Mécanismes de responsabilité
Or, dans son arrêt de renvoi, la cour d’appel considère qu’il existe des charges suffisantes contre Air France qui se serait abstenue « de mettre en œuvre une formation adaptée [et] l’information des équipages qui s’imposait » en raison du givrage des sondes, « ce qui a empêché les pilotes de réagir comme il le fallait ». Tandis qu’Airbus a « sous-estimé la gravité des défaillances des sondes anémométriques équipant l’aéronef A330, en ne prenant pas toutes les dispositions nécessaires pour informer d’urgence les équipages des sociétés exploitantes et contribuer à les former efficacement ». Depuis l’accident, le modèle de sonde du vol AF 447 a été intégralement remplacé, et les formations mises à jour et renforcées.
Le renvoi en correctionnelle des deux sociétés promet ainsi de dépasser un débat technique maturé depuis treize ans, pour se recentrer sur le cadre juridique d’une catastrophe aérienne mettant en scène l’un des avions réputés les plus sûrs et une compagnie jouissant d’une image de marque fiable, sur une route transatlantique empruntée chaque jour par des centaines de long-courriers.

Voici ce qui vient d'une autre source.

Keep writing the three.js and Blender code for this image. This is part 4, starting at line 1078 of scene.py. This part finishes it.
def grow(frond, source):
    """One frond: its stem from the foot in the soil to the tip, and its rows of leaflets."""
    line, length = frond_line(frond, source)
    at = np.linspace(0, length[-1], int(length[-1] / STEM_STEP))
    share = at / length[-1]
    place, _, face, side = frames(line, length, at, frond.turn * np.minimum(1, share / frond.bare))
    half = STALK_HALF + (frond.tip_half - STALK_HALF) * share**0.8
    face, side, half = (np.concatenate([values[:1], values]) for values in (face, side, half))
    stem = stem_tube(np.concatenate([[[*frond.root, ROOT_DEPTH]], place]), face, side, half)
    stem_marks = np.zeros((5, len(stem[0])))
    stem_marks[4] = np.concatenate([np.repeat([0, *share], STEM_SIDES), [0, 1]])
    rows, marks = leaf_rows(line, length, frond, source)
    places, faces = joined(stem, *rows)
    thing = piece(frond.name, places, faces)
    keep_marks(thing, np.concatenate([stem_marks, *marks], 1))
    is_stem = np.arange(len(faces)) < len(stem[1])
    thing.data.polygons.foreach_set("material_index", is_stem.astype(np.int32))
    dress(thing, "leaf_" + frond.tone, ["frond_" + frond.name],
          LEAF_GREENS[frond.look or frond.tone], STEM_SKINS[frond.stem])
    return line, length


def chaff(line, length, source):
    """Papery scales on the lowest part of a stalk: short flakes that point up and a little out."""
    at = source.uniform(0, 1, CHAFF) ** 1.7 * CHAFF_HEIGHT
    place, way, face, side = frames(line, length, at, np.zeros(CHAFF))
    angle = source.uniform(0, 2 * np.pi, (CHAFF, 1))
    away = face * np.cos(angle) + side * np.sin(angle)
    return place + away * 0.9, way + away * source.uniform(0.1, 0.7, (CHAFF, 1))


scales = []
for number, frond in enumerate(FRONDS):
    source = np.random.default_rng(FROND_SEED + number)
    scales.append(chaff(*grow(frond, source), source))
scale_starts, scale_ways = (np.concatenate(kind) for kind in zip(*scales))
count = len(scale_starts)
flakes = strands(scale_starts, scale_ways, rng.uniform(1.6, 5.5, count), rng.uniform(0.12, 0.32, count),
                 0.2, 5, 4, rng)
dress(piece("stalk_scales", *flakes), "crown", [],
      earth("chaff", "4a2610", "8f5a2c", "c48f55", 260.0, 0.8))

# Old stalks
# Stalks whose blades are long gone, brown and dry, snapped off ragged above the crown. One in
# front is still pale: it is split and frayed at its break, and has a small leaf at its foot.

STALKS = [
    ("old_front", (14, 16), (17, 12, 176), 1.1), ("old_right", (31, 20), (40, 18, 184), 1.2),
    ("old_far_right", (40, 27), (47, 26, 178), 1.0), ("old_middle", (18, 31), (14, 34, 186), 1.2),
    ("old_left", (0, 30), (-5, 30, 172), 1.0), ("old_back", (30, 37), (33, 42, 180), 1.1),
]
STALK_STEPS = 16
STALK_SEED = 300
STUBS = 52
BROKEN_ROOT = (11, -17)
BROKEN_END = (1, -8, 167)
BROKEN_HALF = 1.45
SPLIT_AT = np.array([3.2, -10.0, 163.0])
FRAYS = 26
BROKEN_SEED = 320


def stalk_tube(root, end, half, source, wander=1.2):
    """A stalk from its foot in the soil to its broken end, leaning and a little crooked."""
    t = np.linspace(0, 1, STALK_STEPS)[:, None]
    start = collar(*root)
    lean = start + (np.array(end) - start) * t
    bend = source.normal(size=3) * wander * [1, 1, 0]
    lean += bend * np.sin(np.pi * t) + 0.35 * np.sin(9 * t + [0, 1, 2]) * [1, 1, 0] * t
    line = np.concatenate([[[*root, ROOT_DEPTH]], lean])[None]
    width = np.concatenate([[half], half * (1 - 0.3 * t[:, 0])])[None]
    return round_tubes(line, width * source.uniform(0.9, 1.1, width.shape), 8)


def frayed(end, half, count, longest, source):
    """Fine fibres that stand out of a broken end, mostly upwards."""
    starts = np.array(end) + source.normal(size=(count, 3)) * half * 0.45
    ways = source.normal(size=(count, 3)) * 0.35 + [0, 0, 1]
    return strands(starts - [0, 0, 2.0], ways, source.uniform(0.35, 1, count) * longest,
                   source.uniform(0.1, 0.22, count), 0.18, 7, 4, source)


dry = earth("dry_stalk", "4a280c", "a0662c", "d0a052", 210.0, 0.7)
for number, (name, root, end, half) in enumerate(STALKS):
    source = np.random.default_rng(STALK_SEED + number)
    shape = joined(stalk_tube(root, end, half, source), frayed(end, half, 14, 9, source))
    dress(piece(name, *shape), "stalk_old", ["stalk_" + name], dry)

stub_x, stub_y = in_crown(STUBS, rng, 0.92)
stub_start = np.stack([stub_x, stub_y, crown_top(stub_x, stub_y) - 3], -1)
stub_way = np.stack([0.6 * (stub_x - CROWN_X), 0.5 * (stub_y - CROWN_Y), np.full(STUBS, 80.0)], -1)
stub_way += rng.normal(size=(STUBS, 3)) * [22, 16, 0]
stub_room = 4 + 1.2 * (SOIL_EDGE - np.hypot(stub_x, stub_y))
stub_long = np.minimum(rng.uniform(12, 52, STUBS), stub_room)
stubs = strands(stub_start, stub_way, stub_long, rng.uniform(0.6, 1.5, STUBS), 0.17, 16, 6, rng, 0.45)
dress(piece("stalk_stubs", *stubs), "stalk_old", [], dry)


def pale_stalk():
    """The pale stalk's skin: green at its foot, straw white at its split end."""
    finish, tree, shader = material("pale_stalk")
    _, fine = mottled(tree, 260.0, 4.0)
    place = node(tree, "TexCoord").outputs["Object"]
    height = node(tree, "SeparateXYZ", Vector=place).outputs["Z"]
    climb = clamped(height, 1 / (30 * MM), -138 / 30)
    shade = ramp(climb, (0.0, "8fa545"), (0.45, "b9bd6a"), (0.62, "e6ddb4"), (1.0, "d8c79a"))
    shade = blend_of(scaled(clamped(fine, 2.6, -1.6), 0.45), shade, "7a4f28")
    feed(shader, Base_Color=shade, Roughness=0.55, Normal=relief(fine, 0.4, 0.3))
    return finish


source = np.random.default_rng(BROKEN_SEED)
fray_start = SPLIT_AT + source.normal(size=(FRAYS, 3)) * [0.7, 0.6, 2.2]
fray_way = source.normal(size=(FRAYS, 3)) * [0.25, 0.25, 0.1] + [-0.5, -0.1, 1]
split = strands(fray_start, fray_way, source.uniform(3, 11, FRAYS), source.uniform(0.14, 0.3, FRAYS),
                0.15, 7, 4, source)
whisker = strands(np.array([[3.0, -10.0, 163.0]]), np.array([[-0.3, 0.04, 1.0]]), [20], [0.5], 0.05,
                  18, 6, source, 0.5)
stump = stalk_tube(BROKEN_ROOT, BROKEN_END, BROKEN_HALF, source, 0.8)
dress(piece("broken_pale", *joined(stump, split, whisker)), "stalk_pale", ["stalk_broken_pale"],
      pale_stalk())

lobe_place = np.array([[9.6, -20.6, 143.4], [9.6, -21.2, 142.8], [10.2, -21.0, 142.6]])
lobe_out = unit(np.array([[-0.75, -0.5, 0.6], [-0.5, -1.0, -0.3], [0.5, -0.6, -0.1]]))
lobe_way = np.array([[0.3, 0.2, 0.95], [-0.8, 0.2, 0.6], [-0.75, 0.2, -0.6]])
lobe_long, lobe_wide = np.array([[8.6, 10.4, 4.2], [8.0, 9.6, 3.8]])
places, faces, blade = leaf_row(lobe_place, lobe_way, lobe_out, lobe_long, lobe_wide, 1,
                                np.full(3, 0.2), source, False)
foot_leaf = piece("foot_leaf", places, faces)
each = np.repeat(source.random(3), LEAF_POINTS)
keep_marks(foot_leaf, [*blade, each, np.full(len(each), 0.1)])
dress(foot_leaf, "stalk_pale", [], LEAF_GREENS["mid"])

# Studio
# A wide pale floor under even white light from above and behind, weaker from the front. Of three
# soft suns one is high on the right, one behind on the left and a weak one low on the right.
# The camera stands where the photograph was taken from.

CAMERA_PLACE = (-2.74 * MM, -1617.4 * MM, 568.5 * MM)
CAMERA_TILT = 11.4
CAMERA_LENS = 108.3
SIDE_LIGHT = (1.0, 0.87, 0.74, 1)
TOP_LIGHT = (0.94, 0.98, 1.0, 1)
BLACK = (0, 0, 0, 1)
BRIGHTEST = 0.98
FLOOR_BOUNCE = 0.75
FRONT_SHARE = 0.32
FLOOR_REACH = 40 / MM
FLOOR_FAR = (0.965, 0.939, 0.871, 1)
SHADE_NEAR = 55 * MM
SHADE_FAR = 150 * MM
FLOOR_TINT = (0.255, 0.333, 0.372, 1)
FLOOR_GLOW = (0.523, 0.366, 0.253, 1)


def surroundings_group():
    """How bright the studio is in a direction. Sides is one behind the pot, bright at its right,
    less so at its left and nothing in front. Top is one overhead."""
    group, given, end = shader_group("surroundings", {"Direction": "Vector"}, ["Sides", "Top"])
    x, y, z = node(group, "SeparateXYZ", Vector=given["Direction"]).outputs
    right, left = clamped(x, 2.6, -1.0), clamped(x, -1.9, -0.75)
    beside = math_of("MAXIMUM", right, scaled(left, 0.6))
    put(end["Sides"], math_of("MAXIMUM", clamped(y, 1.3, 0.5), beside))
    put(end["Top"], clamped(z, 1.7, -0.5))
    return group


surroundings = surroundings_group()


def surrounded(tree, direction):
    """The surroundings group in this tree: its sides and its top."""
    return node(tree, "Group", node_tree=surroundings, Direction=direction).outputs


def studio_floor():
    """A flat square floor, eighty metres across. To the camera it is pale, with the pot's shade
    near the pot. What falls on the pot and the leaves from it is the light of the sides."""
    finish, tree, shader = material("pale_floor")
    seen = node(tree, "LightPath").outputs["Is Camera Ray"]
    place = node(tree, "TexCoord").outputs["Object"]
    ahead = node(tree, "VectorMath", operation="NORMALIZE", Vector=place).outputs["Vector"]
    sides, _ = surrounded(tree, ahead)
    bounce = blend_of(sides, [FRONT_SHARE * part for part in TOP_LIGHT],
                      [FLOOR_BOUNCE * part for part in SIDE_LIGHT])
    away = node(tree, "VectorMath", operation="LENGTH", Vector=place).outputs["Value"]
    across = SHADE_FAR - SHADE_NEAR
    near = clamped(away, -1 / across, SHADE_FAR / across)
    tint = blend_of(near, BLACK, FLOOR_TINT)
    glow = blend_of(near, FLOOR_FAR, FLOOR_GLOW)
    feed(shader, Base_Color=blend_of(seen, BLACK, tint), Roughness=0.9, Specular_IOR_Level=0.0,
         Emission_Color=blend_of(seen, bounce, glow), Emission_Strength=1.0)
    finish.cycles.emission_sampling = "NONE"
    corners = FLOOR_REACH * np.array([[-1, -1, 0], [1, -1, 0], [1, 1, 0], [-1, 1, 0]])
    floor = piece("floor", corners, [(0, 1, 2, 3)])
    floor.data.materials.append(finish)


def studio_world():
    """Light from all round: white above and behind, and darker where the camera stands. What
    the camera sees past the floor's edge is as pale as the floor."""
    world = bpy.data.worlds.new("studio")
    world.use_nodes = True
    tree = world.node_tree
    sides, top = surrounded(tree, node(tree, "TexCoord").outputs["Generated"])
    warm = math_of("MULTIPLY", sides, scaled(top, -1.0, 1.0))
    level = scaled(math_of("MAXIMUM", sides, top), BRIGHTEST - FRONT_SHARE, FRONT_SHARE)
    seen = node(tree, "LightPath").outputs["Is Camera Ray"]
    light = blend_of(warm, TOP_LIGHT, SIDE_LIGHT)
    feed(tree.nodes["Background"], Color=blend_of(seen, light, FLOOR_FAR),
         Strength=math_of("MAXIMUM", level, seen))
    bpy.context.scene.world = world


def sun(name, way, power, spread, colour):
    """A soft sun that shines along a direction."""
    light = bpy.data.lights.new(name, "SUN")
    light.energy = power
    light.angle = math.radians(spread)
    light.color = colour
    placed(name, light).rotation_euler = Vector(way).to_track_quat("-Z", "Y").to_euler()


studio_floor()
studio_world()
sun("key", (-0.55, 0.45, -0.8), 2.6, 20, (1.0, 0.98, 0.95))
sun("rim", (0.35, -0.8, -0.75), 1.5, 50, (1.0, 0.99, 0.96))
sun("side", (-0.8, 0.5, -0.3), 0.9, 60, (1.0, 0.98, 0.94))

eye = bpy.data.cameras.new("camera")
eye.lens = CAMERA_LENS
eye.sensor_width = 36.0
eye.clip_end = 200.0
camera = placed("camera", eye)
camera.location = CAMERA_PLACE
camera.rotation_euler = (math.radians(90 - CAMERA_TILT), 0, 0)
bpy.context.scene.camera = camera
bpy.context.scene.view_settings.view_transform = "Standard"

Au terme des neuf semaines d’audience, les deux entreprises, en tant que personnes morales, encourent une simple amende forfaitaire établie à 225 000 euros. Mais c’est compter sans les dégâts sur leur image de marque, dans un secteur d’activité où la fiabilité est érigée en valeur cardinale. Il ne sera pas non plus question de riposte financière de la part des parties civiles : les indemnisations octroyées aux familles des victimes ont déjà été réglées en grande majorité. Sur les bancs du tribunal de Paris, l’heure sera donc aux explications. Déterminer les mécanismes de responsabilité ayant entraîné la catastrophe la plus meurtrière de l’histoire d’Air France. Mais aussi comprendre comment ce drame aurait pu être évité.